> _Given data_
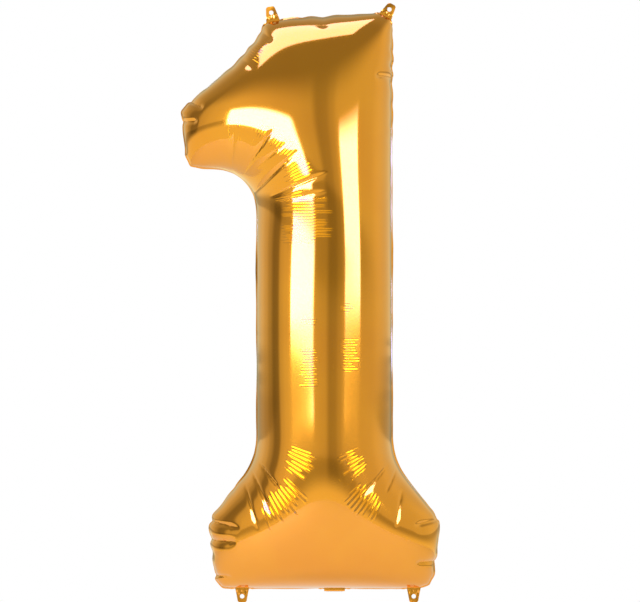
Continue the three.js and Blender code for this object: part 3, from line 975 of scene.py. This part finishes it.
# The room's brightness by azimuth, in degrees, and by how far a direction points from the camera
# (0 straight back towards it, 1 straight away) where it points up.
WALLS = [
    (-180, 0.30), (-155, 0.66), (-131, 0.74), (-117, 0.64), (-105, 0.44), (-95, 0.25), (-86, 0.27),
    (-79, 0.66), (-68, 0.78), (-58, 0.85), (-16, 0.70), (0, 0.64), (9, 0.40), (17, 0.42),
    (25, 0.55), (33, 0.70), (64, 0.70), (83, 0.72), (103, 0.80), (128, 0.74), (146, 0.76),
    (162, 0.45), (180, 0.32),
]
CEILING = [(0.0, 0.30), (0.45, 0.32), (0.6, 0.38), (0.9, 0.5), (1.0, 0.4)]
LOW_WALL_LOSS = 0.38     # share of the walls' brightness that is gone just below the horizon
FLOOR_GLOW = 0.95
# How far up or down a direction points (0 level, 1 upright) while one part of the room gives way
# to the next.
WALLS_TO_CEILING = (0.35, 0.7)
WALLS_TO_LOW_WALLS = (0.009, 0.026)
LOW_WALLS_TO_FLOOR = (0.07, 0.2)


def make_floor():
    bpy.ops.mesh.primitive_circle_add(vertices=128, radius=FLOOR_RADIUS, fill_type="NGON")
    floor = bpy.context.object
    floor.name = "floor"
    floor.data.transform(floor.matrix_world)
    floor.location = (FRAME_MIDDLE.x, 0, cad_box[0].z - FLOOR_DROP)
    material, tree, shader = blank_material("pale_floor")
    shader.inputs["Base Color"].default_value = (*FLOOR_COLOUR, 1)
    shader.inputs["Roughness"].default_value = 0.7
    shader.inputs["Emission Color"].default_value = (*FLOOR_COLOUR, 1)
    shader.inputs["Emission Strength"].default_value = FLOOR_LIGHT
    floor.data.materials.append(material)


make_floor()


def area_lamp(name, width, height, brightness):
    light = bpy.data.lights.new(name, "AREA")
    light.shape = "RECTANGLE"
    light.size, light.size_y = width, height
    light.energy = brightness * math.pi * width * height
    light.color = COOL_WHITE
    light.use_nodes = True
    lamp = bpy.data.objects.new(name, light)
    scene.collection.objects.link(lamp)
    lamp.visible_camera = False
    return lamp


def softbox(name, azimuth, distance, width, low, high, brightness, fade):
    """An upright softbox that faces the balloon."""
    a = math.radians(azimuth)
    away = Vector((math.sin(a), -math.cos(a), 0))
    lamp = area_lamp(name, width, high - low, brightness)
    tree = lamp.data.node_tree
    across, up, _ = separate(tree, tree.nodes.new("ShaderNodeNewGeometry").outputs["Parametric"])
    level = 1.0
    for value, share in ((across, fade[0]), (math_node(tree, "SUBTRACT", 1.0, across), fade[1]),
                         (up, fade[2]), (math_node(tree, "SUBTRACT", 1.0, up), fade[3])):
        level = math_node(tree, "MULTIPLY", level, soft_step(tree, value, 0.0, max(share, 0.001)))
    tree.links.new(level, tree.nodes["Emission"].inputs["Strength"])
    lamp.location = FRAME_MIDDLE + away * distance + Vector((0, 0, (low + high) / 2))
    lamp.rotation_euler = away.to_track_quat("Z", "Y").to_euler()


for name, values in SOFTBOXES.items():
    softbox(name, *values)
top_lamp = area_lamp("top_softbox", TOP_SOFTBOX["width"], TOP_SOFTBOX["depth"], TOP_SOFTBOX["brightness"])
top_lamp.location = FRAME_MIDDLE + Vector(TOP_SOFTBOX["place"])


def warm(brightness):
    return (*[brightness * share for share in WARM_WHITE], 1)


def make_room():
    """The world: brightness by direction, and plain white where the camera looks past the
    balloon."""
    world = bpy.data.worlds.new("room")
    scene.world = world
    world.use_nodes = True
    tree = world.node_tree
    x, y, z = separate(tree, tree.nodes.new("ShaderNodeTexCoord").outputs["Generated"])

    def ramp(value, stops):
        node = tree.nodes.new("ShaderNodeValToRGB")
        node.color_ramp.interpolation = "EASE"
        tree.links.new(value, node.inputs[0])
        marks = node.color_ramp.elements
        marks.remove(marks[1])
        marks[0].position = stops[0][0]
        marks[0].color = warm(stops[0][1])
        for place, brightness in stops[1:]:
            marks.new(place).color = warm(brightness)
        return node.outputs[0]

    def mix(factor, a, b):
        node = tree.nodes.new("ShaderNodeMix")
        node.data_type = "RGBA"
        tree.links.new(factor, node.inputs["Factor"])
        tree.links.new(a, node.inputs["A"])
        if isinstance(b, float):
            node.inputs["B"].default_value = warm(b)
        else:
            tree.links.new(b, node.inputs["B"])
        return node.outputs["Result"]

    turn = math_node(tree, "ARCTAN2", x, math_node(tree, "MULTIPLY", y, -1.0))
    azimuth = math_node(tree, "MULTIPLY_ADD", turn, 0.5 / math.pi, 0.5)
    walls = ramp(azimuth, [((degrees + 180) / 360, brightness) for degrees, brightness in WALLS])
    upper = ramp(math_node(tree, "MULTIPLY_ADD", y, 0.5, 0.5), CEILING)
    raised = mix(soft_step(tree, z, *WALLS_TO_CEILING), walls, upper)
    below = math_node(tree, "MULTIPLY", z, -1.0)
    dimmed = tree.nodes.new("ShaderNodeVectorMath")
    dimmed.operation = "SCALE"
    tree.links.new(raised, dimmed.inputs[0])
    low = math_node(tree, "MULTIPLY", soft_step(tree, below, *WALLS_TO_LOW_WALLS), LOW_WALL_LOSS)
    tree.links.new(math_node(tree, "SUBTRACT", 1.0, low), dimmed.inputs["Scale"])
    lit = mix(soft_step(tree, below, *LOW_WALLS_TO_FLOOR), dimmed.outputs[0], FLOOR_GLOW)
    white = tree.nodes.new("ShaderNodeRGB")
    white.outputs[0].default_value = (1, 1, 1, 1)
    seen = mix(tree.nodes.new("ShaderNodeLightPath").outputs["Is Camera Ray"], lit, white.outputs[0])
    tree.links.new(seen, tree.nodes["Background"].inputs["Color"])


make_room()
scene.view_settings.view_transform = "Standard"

> _Requirement_
Output the complete data exactly as written.

> _Result of the exercise_
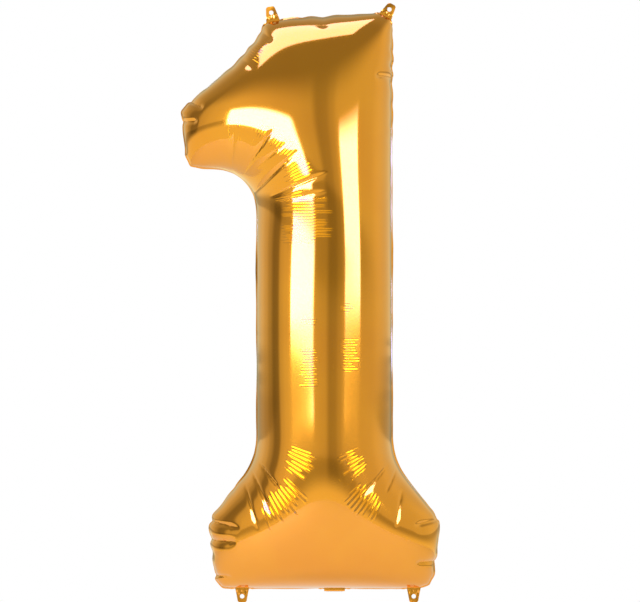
Continue the three.js and Blender code for this object: part 3, from line 975 of scene.py. This part finishes it.
# The room's brightness by azimuth, in degrees, and by how far a direction points from the camera
# (0 straight back towards it, 1 straight away) where it points up.
WALLS = [
    (-180, 0.30), (-155, 0.66), (-131, 0.74), (-117, 0.64), (-105, 0.44), (-95, 0.25), (-86, 0.27),
    (-79, 0.66), (-68, 0.78), (-58, 0.85), (-16, 0.70), (0, 0.64), (9, 0.40), (17, 0.42),
    (25, 0.55), (33, 0.70), (64, 0.70), (83, 0.72), (103, 0.80), (128, 0.74), (146, 0.76),
    (162, 0.45), (180, 0.32),
]
CEILING = [(0.0, 0.30), (0.45, 0.32), (0.6, 0.38), (0.9, 0.5), (1.0, 0.4)]
LOW_WALL_LOSS = 0.38     # share of the walls' brightness that is gone just below the horizon
FLOOR_GLOW = 0.95
# How far up or down a direction points (0 level, 1 upright) while one part of the room gives way
# to the next.
WALLS_TO_CEILING = (0.35, 0.7)
WALLS_TO_LOW_WALLS = (0.009, 0.026)
LOW_WALLS_TO_FLOOR = (0.07, 0.2)


def make_floor():
    bpy.ops.mesh.primitive_circle_add(vertices=128, radius=FLOOR_RADIUS, fill_type="NGON")
    floor = bpy.context.object
    floor.name = "floor"
    floor.data.transform(floor.matrix_world)
    floor.location = (FRAME_MIDDLE.x, 0, cad_box[0].z - FLOOR_DROP)
    material, tree, shader = blank_material("pale_floor")
    shader.inputs["Base Color"].default_value = (*FLOOR_COLOUR, 1)
    shader.inputs["Roughness"].default_value = 0.7
    shader.inputs["Emission Color"].default_value = (*FLOOR_COLOUR, 1)
    shader.inputs["Emission Strength"].default_value = FLOOR_LIGHT
    floor.data.materials.append(material)


make_floor()


def area_lamp(name, width, height, brightness):
    light = bpy.data.lights.new(name, "AREA")
    light.shape = "RECTANGLE"
    light.size, light.size_y = width, height
    light.energy = brightness * math.pi * width * height
    light.color = COOL_WHITE
    light.use_nodes = True
    lamp = bpy.data.objects.new(name, light)
    scene.collection.objects.link(lamp)
    lamp.visible_camera = False
    return lamp


def softbox(name, azimuth, distance, width, low, high, brightness, fade):
    """An upright softbox that faces the balloon."""
    a = math.radians(azimuth)
    away = Vector((math.sin(a), -math.cos(a), 0))
    lamp = area_lamp(name, width, high - low, brightness)
    tree = lamp.data.node_tree
    across, up, _ = separate(tree, tree.nodes.new("ShaderNodeNewGeometry").outputs["Parametric"])
    level = 1.0
    for value, share in ((across, fade[0]), (math_node(tree, "SUBTRACT", 1.0, across), fade[1]),
                         (up, fade[2]), (math_node(tree, "SUBTRACT", 1.0, up), fade[3])):
        level = math_node(tree, "MULTIPLY", level, soft_step(tree, value, 0.0, max(share, 0.001)))
    tree.links.new(level, tree.nodes["Emission"].inputs["Strength"])
    lamp.location = FRAME_MIDDLE + away * distance + Vector((0, 0, (low + high) / 2))
    lamp.rotation_euler = away.to_track_quat("Z", "Y").to_euler()


for name, values in SOFTBOXES.items():
    softbox(name, *values)
top_lamp = area_lamp("top_softbox", TOP_SOFTBOX["width"], TOP_SOFTBOX["depth"], TOP_SOFTBOX["brightness"])
top_lamp.location = FRAME_MIDDLE + Vector(TOP_SOFTBOX["place"])


def warm(brightness):
    return (*[brightness * share for share in WARM_WHITE], 1)


def make_room():
    """The world: brightness by direction, and plain white where the camera looks past the
    balloon."""
    world = bpy.data.worlds.new("room")
    scene.world = world
    world.use_nodes = True
    tree = world.node_tree
    x, y, z = separate(tree, tree.nodes.new("ShaderNodeTexCoord").outputs["Generated"])

    def ramp(value, stops):
        node = tree.nodes.new("ShaderNodeValToRGB")
        node.color_ramp.interpolation = "EASE"
        tree.links.new(value, node.inputs[0])
        marks = node.color_ramp.elements
        marks.remove(marks[1])
        marks[0].position = stops[0][0]
        marks[0].color = warm(stops[0][1])
        for place, brightness in stops[1:]:
            marks.new(place).color = warm(brightness)
        return node.outputs[0]

    def mix(factor, a, b):
        node = tree.nodes.new("ShaderNodeMix")
        node.data_type = "RGBA"
        tree.links.new(factor, node.inputs["Factor"])
        tree.links.new(a, node.inputs["A"])
        if isinstance(b, float):
            node.inputs["B"].default_value = warm(b)
        else:
            tree.links.new(b, node.inputs["B"])
        return node.outputs["Result"]

    turn = math_node(tree, "ARCTAN2", x, math_node(tree, "MULTIPLY", y, -1.0))
    azimuth = math_node(tree, "MULTIPLY_ADD", turn, 0.5 / math.pi, 0.5)
    walls = ramp(azimuth, [((degrees + 180) / 360, brightness) for degrees, brightness in WALLS])
    upper = ramp(math_node(tree, "MULTIPLY_ADD", y, 0.5, 0.5), CEILING)
    raised = mix(soft_step(tree, z, *WALLS_TO_CEILING), walls, upper)
    below = math_node(tree, "MULTIPLY", z, -1.0)
    dimmed = tree.nodes.new("ShaderNodeVectorMath")
    dimmed.operation = "SCALE"
    tree.links.new(raised, dimmed.inputs[0])
    low = math_node(tree, "MULTIPLY", soft_step(tree, below, *WALLS_TO_LOW_WALLS), LOW_WALL_LOSS)
    tree.links.new(math_node(tree, "SUBTRACT", 1.0, low), dimmed.inputs["Scale"])
    lit = mix(soft_step(tree, below, *LOW_WALLS_TO_FLOOR), dimmed.outputs[0], FLOOR_GLOW)
    white = tree.nodes.new("ShaderNodeRGB")
    white.outputs[0].default_value = (1, 1, 1, 1)
    seen = mix(tree.nodes.new("ShaderNodeLightPath").outputs["Is Camera Ray"], lit, white.outputs[0])
    tree.links.new(seen, tree.nodes["Background"].inputs["Color"])


make_room()
scene.view_settings.view_transform = "Standard"